Instructions for the task :: Quote verbatim the span of lines that begins the listing below and closes with the line containing "of a board.".

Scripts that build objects
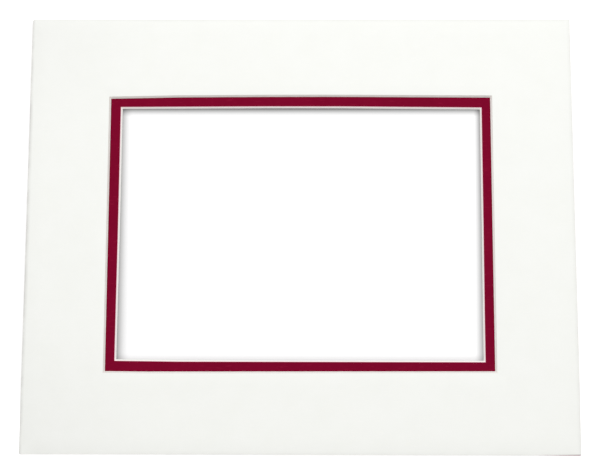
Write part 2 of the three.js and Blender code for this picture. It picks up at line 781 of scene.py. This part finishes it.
@dataclass(frozen=True)
class FacingPaper(Finish):
    """The coloured paper on the face of a board.

    Attributes:
        mottle: colour of the darker patches in the paper.
        fibre: colour of single fibres.
        rubbed: colour where the edge is worn, and of the painted shade at the corners.
        cut: colour of the cut through it at the window.
        mottle_share: how much of the mottle's colour shows.
        fibre_share: how much of a fibre's colour shows.
        rub_share: how much of the rub and of the painted corner shade shows.
        handling: how much of that each part of the outline has.
        grain: grains of tooth in a metre.
        half: half the board's outline.
    """

    SLOPES = (0.5, 0.9)  # the normal's upward part is between these on the slope of that cut

    mottle: Colour
    fibre: Colour
    rubbed: Colour
    cut: Colour
    mottle_share: float
    fibre_share: float
    rub_share: float
    handling: Handling
    grain: float
    half: Pair

    def shade(self, graph: Graph, shader: bpy.types.NodeInputs) -> None:
        """Build mottled, toothed paper, worn along its outline, with painted shade at its corners
        where asked, and bare in its cut.

        Args:
            graph: the material's graph.
            shader: the inputs of its shader.
        """
        outline = EdgeRub.along_sides(self.half)
        tooth = PaperTooth().use(graph, {"Grain": self.grain})
        # The rub here also carries the painted shade at the left corners.
        rub = EdgeRub().use(graph, {**outline, **self.handling.values()})["Rub"]
        colour = self.colour
        for mask, share, tint in (
            (tooth["Mottle"], self.mottle_share, self.mottle),
            (tooth["Fibres"], self.fibre_share, self.fibre),
            (rub, self.rub_share, self.rubbed),
        ):
            colour = graph.blend(graph.math("MULTIPLY", mask, share), colour, tint)
        colour = graph.blend(self.window_cut(graph), colour, self.cut)
        self.surface(graph, shader, colour, tooth["Height"])

    def window_cut(self, graph: Graph) -> Socket:
        """Find the slope that the window's cut leaves in the paper.

        Args:
            graph: the material's graph.

        Returns:
            One on that slope, and zero on the face.
        """
        normal = graph.add("ShaderNodeNewGeometry").outputs["True Normal"]
        upward = graph.along(normal)["Z"]
        steepest, flattest = self.SLOPES
        tilted = graph.math("LESS_THAN", upward, flattest)
        return graph.math("MULTIPLY", tilted, graph.math("GREATER_THAN", upward, steepest))


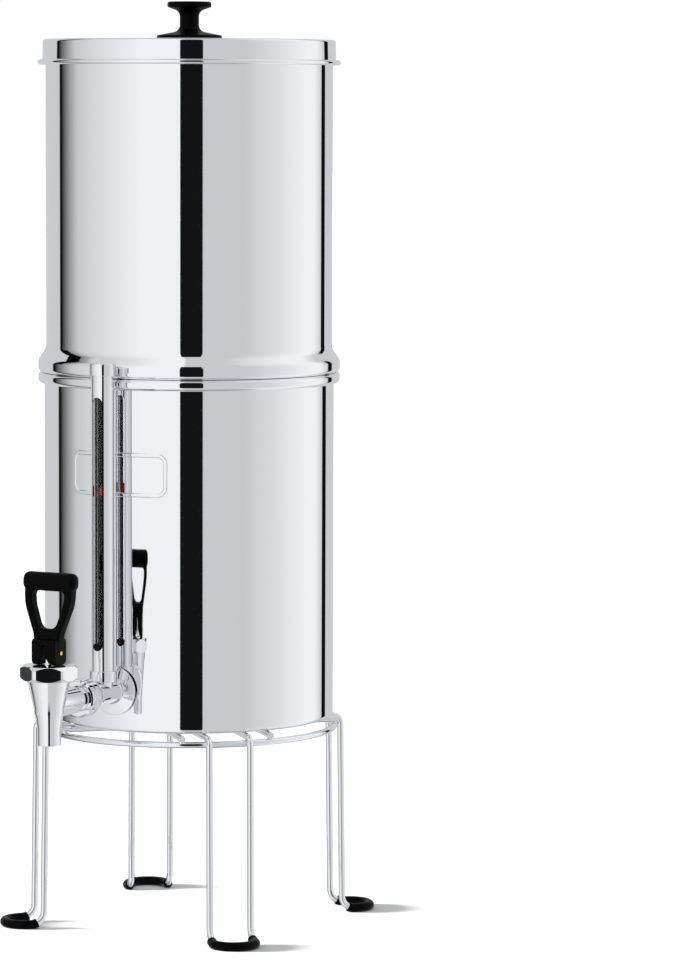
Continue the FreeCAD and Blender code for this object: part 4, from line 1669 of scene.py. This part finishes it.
@dataclass(frozen=True)
class Lamp:
    """Distant soft lamp, placed round from the camera to the right and above level."""

    name: str
    strength: float
    turn_deg: float
    height_deg: float
    size_deg: float

    def hang(self, camera_azimuth_deg: float) -> Thing:
        """Put the lamp into the scene.

        Args:
            camera_azimuth_deg: where the camera stands.

        Returns:
            The lamp.
        """
        data = bpy.data.lights.new(self.name, "SUN")
        data.energy = self.strength
        data.angle = math.radians(self.size_deg)
        thing = bpy.data.objects.new(self.name, data)
        bpy.context.scene.collection.objects.link(thing)
        turn = math.radians(camera_azimuth_deg + self.turn_deg)
        height = math.radians(self.height_deg)
        across = math.cos(height)
        to_lamp = Vector((math.sin(turn) * across, -math.cos(turn) * across, math.sin(height)))
        thing.matrix_world = to_lamp.to_track_quat("Z", "Y").to_matrix().to_4x4()
        thing.visible_glossy = False
        return thing


@dataclass
class Studio:
    """Pale floor, soft light and the camera at the photograph's place.

    The walls are a pale tent with a tall black card beside the camera and two narrow ones
    near the object's sides, so that the polished steel shows dark upright bands. The tones
    give each wall's angle round from the camera and its colour, and the cards stand in front.
    """

    camera_azimuth_deg: float = 30.0
    camera_distance: float = 3.3598
    camera_height: float = 0.6246
    pitch_deg: float = 4.921
    yaw_deg: float = 1.943
    roll_deg: float = 0.187
    lens_mm: float = 166.7
    floor_half: float = 30.0
    floor_colour: str = "#FBFBFB"
    diffuse_level: float = 0.55
    key_lamp: Lamp = Lamp("key_light", 0.8, -60.0, 50.0, 30.0)
    floor_lamp: Lamp = Lamp("floor_light", 16.2, -90.0, 9.0, 12.0)
    tones: tuple[tuple[float, str], ...] = (
        (-180, WALL),
        (-128, WALL),
        (-127, BLACK_CARD),
        (-124, BLACK_CARD),
        (-100, WALL),
        (-40, SOFT_BOX),
        (-7, SOFT_BOX),
        (-4, WALL),
        (45, WALL),
        (105, SOFT_BOX),
        (120, SOFT_BOX),
        (132, WALL),
        (180, WALL),
    )
    cards: tuple[Card, ...] = (
        Card(-127.5, -115.5, 9, 42, "#050506", 0.4, 2),
        Card(-136, -96, 43, 74, "#D6D7DA", 3, 2),
        Card(-7.25, 10.6, -30, 46, "#141417", 0.2, 2),
        Card(132.2, 140.4, -14, 20, "#0E0E10", 0.5, 3),
        Card(-180, 180, 76, 90, "#6E6F72", 0, 4),
        Card(-180, 180, -90, -63, "#A3A4A7", 0, 4),
    )

    def camera(self) -> None:
        """Stand the camera where the photograph was taken from."""
        azimuth = math.radians(self.camera_azimuth_deg)
        away = Vector((-math.sin(azimuth), math.cos(azimuth), 0.0))
        right = Vector((math.cos(azimuth), math.sin(azimuth), 0.0))
        yaw = math.radians(self.yaw_deg)
        pitch = math.radians(self.pitch_deg)
        roll = math.radians(self.roll_deg)
        level = right * math.sin(yaw) + away * math.cos(yaw)
        side = right * math.cos(yaw) - away * math.sin(yaw)
        ahead = level * math.cos(pitch) - Vector((0.0, 0.0, math.sin(pitch)))
        above = level * math.sin(pitch) + Vector((0.0, 0.0, math.cos(pitch)))
        rolled_side = side * math.cos(roll) + above * math.sin(roll)
        rolled_above = above * math.cos(roll) - side * math.sin(roll)
        data = bpy.data.cameras.new("camera")
        data.lens = self.lens_mm
        data.clip_end = 200.0
        thing = bpy.data.objects.new("camera", data)
        bpy.context.scene.collection.objects.link(thing)
        turn = Matrix((rolled_side, rolled_above, -ahead)).transposed().to_4x4()
        stand = -away * self.camera_distance + Vector((0.0, 0.0, self.camera_height))
        thing.matrix_world = Matrix.Translation(stand) @ turn
        bpy.context.scene.camera = thing

    def floor(self) -> Thing:
        """White floor; metal shows the studio's walls instead of it.

        Returns:
            The floor.
        """
        half = self.floor_half / MM
        corners = [Vector((x, y, 0)) for x, y in ((-half, -half), (half, -half), (half, half), (-half, half))]
        thing = Shape().cap(corners).piece("floor")
        paint = Finish("matt_white_floor_paint", self.floor_colour, 0.0, 0.9, 0.0)
        thing.data.materials.append(paint.material())
        thing.visible_glossy = False
        return thing

    def walls(self) -> None:
        """Background: white for the camera and glass, the tent's tones for metal."""
        world = bpy.data.worlds.new("studio")
        bpy.context.scene.world = world
        world.use_nodes = True
        tree = world.node_tree
        tree.nodes.clear()
        direction = add_node(tree, "ShaderNodeTexCoord").outputs["Generated"]
        facing = add_node(tree, "ShaderNodeVectorRotate", {
            "Angle": math.radians(-self.camera_azimuth_deg),
        }, {"Vector": direction}, rotation_type="Z_AXIS")
        parts = add_node(tree, "ShaderNodeSeparateXYZ", links={"Vector": facing.outputs["Vector"]})
        ahead = add_node(tree, "ShaderNodeMath", {1: -1.0}, {0: parts.outputs["Y"]}, operation="MULTIPLY")
        links = {0: parts.outputs["X"], 1: ahead.outputs["Value"]}
        angle = add_node(tree, "ShaderNodeMath", links=links, operation="ARCTAN2")
        share = add_node(tree, "ShaderNodeMapRange", {
            "From Min": -math.pi,
            "From Max": math.pi,
        }, {"Value": angle.outputs["Value"]})
        ramp = add_node(tree, "ShaderNodeValToRGB", links={"Fac": share.outputs["Result"]})
        stops = ramp.color_ramp.elements
        for angle_deg, colour in self.tones[1:-1]:
            stops.new((angle_deg + 180) / 360)
        for stop, (angle_deg, colour) in zip(stops, self.tones):
            stop.position = (angle_deg + 180) / 360
            stop.color = linear(colour)
        tent = ramp.outputs["Color"]
        for card in self.cards:
            tent = card.cover(tree, angle.outputs["Value"], parts.outputs["Z"], tent)
        path = add_node(tree, "ShaderNodeLightPath")
        seen = add_node(tree, "ShaderNodeMath", links={
            0: path.outputs["Is Camera Ray"],
            1: path.outputs["Is Transmission Ray"],
        }, operation="MAXIMUM")
        grey = (self.diffuse_level,) * 3 + (1.0,)
        tent_or_grey = add_node(tree, "ShaderNodeMix", {"A": grey}, {
            "Factor": path.outputs["Is Glossy Ray"],
            "B": tent,
        }, data_type="RGBA")
        final = add_node(tree, "ShaderNodeMix", {"B": (1.0, 1.0, 1.0, 1.0)}, {
            "Factor": seen.outputs["Value"],
            "A": tent_or_grey.outputs["Result"],
        }, data_type="RGBA")
        light = add_node(tree, "ShaderNodeBackground", {"Strength": 1.0}, {"Color": final.outputs["Result"]})
        add_node(tree, "ShaderNodeOutputWorld", links={"Surface": light.outputs["Background"]})

    def build(self, feet: Sequence[Thing]) -> None:
        """Set up the floor, the walls, the lamps and the camera.

        Args:
            feet: the pieces whose shadows lie on the floor.
        """
        bpy.context.scene.view_settings.view_transform = "Standard"
        self.camera()
        floor = self.floor()
        self.walls()
        key = self.key_lamp.hang(self.camera_azimuth_deg)
        off_floor = bpy.data.collections.new("not_lit_by_key_light")
        off_floor.objects.link(floor)
        off_floor.collection_objects[0].light_linking.link_state = "EXCLUDE"
        key.light_linking.receiver_collection = off_floor
        low = self.floor_lamp.hang(self.camera_azimuth_deg)
        lit = bpy.data.collections.new("lit_by_floor_light")
        lit.objects.link(floor)
        low.light_linking.receiver_collection = lit
        blockers = bpy.data.collections.new("shaded_from_floor_light")
        for foot in feet:
            blockers.objects.link(foot)
        low.light_linking.blocker_collection = blockers


def main() -> None:
    """Build every sub-assembly in order and report it."""
    logging.basicConfig(level=logging.INFO, format="%(name)s: %(message)s")
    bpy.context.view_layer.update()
    stand = Stand()
    parts = [
        stand,
        LowerChamber(),
        UpperChamber(),
        FilterElement("1"),
        FilterElement("2"),
        Lid(),
        Outlet(),
        SightGauge(),
        Tap(),
    ]
    for part in parts:
        part.build()
        LOG.info("built %s", type(part).__name__)
    Studio().build(stand.feet)


if __name__ == "__main__":
    main()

Result for this exercise ::
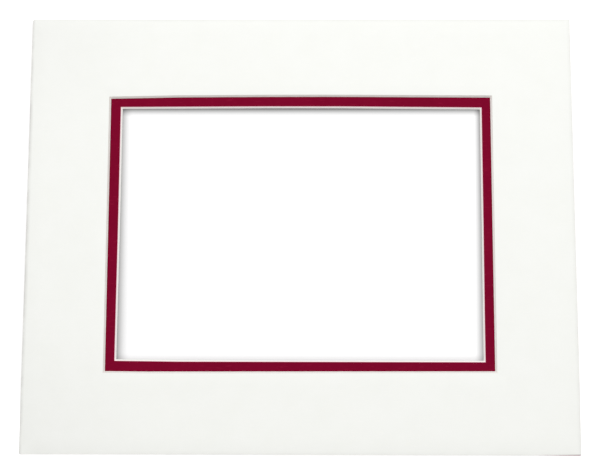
Write part 2 of the three.js and Blender code for this picture. It picks up at line 781 of scene.py. This part finishes it.
@dataclass(frozen=True)
class FacingPaper(Finish):
    """The coloured paper on the face of a board.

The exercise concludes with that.